Policy Briefs

Income Distribution and Poverty Reduction in Georgia
Wednesday, 29 April, 2020

This paper analyses income distribution and poverty reduction in Georgia in the period 2010 to 2017/2018. As we have no data for 2019, our findings do not relate to the most recent distributional policies of the Georgian government.

Our results suggest that while Georgia has substantially reduced poverty and income inequality, continuous monitoring of the situation would be helpful.
The main findings are:

  • Georgia has made significant progress in poverty reduction, almost halving the poverty rate to 16% from 2010 to 2015 (using the World Bank measure for lower-middle-income countries). However, poverty did not decline further from 2016 to 2018 and remains high when compared to peer group countries.
  • The presence of durable goods in a household can serve as a robustness check for poverty measures because household income is difficult to measure through surveys. We find that the living standards, as measured by the number of durable goods in a household, have increased.

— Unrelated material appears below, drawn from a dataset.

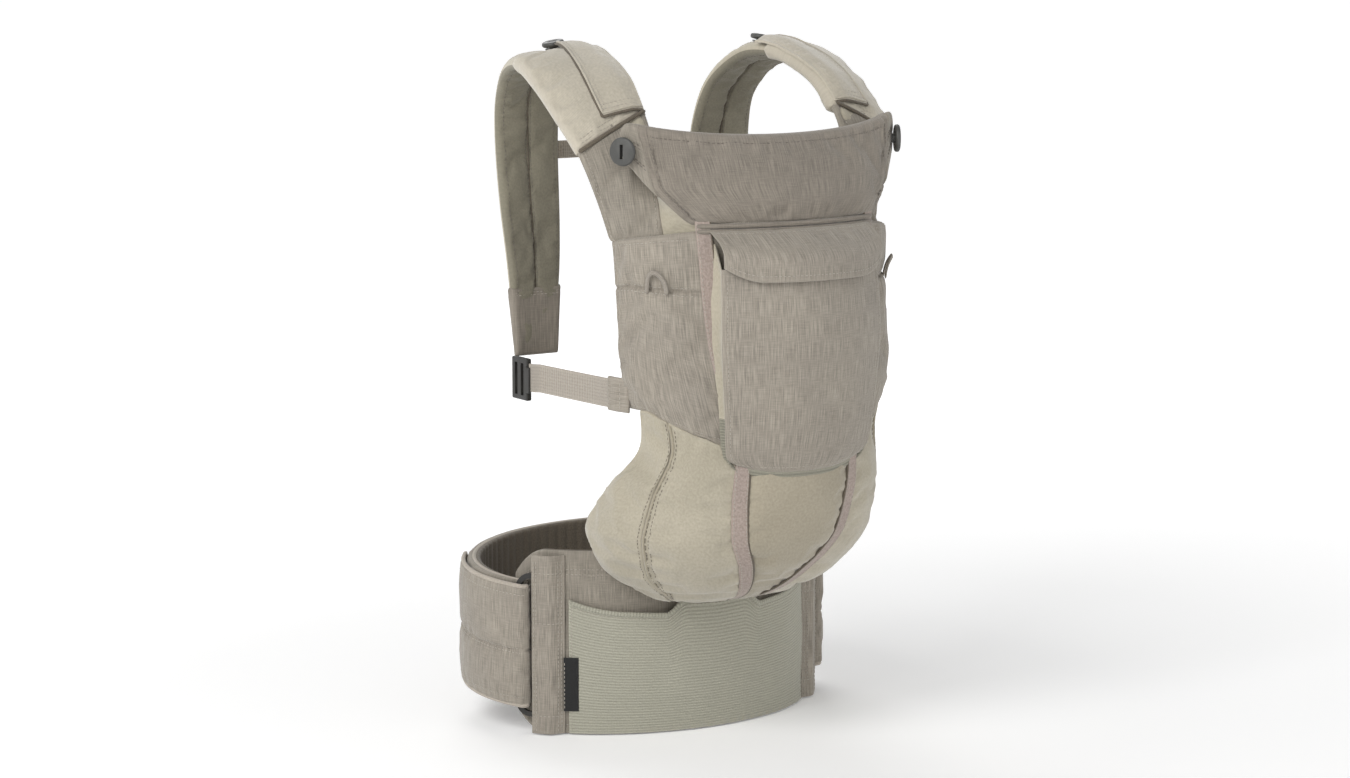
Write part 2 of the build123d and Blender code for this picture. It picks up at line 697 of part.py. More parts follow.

Many types of durable goods have become more widely available, particularly kitchen appliances (such as refrigerators and stoves) and mobile phones.
  • Inequality in disposable income measured by the Gini index has slightly decreased but also remains high in an international comparison. About one-fifth of the inequality in market income is eliminated through redistribution through taxes and transfers. The income shares of population quintiles are fairly stable in Georgia: the top 20% of the population by income receive an income almost equal to that of the bottom 80% combined. This value is high in international comparison.
  • Tbilisi is by far the most important region in terms of GDP, accounting for 51% of the total in 2018. It also outranks all other regions in terms of GDP per capita. Although the gap in GDP per capita between Tbilisi and the rest of Georgia has decreased, Tbilisi still generates 2.4 times as much output per capita as the rest of the country.
  • From 2010 to 2018, the regions of Mtskheta-Mtianeti and Kakheti had the highest GDP growth per capita, and Tbilisi and Samegrelo-Zemo Svaneti the lowest.